The revision process has almost been like a physical return to those two towns I love so much—though a bittersweet one, as ultimately, of course, I find myself not back in Devon but in the nondescript Connecticut town where I now live, in a house I don’t really like, unable to just walk a few doors down to buy a chicken pie from the butchers for lunch or to one of the numerous greens to hunker down beneath a tree and write while being serenaded by the wood pigeons I’d originally thought were some sort of daytime owls. (Unable to walk pretty much anywhere at all, really, as exurban living in the States is all about hopping in the car.)

My first book, which I wrote years ago, took place in a particular neighborhood in Philadelphia, not the one where I grew up but one where I did spend a fair amount of time.
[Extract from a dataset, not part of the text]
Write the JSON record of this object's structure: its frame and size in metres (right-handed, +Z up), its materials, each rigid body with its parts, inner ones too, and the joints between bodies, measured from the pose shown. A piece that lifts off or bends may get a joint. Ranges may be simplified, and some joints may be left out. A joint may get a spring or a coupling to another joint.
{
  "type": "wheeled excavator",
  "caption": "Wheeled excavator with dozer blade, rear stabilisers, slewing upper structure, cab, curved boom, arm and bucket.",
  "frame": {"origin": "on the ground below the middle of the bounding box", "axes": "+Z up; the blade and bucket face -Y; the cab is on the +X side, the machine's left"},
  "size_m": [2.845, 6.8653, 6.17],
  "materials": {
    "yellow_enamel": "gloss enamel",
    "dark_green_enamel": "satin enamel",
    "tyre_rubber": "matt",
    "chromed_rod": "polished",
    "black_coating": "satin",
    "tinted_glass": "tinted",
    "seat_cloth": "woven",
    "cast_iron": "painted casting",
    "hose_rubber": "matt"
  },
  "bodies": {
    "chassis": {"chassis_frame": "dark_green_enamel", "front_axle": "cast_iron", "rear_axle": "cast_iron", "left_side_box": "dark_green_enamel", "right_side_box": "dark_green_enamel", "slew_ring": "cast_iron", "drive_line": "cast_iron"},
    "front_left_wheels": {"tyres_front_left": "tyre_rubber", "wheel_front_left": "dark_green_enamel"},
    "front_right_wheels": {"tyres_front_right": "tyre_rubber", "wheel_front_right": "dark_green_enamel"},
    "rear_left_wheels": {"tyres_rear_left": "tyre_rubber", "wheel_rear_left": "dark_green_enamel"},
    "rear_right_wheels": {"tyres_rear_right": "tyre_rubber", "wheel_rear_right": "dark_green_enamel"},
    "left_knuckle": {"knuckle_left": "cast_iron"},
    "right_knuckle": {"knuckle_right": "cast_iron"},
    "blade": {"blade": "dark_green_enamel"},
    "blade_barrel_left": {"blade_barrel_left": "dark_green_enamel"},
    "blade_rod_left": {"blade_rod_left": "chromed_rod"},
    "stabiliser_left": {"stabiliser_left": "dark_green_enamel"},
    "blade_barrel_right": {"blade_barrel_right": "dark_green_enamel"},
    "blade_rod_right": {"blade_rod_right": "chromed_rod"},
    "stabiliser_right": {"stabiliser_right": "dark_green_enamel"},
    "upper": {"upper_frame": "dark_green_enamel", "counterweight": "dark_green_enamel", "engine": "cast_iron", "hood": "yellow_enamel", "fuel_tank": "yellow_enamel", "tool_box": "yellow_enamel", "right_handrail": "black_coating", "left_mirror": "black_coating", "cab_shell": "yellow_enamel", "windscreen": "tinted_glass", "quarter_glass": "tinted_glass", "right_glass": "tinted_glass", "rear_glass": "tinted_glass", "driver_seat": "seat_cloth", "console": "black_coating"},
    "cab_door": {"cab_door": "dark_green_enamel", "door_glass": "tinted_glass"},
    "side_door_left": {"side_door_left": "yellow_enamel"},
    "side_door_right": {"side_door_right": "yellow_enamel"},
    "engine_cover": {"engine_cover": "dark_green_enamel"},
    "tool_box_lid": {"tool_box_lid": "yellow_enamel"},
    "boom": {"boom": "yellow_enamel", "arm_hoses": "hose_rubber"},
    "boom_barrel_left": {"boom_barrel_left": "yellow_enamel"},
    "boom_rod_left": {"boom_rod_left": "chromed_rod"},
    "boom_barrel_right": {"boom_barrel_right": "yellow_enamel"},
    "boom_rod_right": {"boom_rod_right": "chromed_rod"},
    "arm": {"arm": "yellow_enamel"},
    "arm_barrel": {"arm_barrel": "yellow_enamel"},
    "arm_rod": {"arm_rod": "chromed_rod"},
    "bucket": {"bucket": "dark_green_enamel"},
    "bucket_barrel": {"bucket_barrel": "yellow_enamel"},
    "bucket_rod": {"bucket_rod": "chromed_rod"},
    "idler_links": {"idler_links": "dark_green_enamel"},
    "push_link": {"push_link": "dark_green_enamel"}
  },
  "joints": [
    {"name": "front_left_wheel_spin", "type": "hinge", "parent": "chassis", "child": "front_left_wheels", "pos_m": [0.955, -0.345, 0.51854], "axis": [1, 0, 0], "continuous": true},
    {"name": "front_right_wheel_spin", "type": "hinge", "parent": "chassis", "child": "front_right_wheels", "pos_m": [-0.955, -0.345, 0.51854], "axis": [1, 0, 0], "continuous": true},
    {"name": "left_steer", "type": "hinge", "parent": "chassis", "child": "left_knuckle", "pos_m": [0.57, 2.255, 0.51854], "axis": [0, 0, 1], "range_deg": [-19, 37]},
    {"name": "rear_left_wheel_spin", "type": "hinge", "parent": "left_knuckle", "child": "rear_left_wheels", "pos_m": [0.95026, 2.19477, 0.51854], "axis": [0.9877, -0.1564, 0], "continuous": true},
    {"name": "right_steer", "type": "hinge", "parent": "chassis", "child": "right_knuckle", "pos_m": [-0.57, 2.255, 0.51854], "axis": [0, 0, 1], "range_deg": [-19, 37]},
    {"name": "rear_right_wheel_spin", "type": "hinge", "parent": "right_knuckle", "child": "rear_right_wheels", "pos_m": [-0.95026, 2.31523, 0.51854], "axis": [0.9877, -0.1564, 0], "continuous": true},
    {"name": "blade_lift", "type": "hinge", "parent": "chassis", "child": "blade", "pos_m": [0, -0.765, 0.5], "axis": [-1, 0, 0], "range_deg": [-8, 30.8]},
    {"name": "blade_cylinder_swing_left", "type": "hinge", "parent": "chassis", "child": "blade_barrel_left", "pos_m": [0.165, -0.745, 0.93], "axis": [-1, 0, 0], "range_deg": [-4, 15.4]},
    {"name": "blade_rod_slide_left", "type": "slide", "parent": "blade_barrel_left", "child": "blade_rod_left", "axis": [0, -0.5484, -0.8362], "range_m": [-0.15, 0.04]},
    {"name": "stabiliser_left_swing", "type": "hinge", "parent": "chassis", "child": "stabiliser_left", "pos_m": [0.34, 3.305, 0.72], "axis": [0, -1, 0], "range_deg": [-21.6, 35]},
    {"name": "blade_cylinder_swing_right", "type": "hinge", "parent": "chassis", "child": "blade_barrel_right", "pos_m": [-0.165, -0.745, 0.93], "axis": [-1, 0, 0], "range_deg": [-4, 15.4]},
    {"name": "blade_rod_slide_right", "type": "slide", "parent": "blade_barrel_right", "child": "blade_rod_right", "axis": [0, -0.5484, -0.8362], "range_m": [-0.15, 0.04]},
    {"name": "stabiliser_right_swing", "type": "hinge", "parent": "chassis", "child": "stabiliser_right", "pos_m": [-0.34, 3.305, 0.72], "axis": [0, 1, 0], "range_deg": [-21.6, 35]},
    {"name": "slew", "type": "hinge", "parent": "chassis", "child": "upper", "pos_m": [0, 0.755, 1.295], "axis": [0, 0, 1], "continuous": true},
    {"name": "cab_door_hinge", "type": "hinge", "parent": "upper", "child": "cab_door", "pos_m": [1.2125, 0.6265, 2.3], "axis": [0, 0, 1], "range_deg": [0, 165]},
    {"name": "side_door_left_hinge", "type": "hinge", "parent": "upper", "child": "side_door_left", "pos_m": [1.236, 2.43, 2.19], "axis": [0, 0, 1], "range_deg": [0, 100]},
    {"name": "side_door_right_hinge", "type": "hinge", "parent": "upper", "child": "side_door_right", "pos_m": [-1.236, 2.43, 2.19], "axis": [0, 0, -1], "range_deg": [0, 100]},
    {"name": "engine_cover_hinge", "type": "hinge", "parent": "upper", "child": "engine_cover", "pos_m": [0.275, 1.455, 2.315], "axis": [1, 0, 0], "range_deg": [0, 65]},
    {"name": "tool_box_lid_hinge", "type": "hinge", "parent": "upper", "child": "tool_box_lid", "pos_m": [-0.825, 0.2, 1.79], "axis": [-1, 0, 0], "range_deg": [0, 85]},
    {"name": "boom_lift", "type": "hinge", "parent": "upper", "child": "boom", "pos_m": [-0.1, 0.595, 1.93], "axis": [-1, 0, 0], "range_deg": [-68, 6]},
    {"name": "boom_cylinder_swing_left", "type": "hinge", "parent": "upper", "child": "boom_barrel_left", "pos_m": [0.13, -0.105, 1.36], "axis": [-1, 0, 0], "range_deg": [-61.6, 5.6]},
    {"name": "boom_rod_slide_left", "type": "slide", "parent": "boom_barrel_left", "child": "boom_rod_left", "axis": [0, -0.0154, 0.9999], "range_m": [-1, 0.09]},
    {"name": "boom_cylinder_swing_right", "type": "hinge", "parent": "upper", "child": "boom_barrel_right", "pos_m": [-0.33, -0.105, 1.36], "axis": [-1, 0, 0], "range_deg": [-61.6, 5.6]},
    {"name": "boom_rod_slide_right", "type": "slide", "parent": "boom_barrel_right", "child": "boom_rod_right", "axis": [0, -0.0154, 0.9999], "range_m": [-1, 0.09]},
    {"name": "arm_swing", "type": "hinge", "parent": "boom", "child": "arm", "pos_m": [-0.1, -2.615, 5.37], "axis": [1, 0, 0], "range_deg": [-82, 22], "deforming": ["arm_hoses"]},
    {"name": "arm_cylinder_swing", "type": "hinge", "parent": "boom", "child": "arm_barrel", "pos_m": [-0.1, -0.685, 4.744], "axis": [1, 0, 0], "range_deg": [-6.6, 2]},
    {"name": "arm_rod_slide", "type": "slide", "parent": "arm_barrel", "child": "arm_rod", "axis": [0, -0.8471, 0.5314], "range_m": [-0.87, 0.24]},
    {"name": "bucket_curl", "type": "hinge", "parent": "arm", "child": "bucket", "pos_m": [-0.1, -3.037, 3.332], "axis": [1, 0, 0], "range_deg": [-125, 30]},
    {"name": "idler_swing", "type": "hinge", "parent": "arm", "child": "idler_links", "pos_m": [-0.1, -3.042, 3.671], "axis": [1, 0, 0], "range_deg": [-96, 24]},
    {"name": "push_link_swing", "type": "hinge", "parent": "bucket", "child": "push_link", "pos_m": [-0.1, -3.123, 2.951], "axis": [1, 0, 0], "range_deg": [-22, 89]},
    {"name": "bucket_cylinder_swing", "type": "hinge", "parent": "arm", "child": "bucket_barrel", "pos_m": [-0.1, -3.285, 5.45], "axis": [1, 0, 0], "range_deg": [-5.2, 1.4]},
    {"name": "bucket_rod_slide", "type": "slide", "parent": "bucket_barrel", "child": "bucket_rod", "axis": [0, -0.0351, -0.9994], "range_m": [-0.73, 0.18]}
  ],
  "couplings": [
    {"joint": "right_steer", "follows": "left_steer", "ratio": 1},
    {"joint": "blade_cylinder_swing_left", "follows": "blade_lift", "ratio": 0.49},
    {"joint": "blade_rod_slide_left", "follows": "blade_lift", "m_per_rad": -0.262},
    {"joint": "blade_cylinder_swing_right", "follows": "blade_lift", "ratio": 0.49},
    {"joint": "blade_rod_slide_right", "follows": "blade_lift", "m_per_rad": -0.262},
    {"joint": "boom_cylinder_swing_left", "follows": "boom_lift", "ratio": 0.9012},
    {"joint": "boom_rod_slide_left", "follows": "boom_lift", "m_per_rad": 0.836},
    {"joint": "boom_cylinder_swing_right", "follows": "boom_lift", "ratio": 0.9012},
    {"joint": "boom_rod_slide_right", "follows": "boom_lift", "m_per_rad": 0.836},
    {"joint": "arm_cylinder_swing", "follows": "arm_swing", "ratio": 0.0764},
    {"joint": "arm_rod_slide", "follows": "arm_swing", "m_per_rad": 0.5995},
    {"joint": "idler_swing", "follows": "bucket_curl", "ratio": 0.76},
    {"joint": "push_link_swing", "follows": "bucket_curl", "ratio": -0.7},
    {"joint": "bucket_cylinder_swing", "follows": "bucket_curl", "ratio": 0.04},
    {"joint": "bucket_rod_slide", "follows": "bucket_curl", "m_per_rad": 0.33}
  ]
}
A friend of mine from a writer’s group visited Philly for a weekend, and when she came back she said that at one point she knew exactly what neighborhood she was in (Philadelphia is a city of neighborhoods; a native won’t say she’s from Philadelphia so much as from Parkwood, or Mayfair, or Frankford), thanks to the descriptions in my novel. That was one of my proudest moments as a writer.

Hopefully Beyond Billicombe will make me just as proud, even if my readers haven’t been lucky enough to experience north Devon for themselves.  And at least they’ll be spared the scrim of homesickness and nostalgia that falls over me when I read those some of the scenes again.

How important is a book’s setting when you’re choosing your next read? I’ve read books simply because they took place in north Devon (granted, I haven’t been able to find that many) or Reykjavik, another of my favorite places on earth. And what books have you read that have been especially masterful in transporting you to a location? I’d love to hear in the comments.

The photo above is of the Ilfracombe High Street, as seen just steps away from the office where I worked while in England. The photo doesn’t do it justice. God, I love that town, in all its gritty, gray-tinged, seen-better-days patina.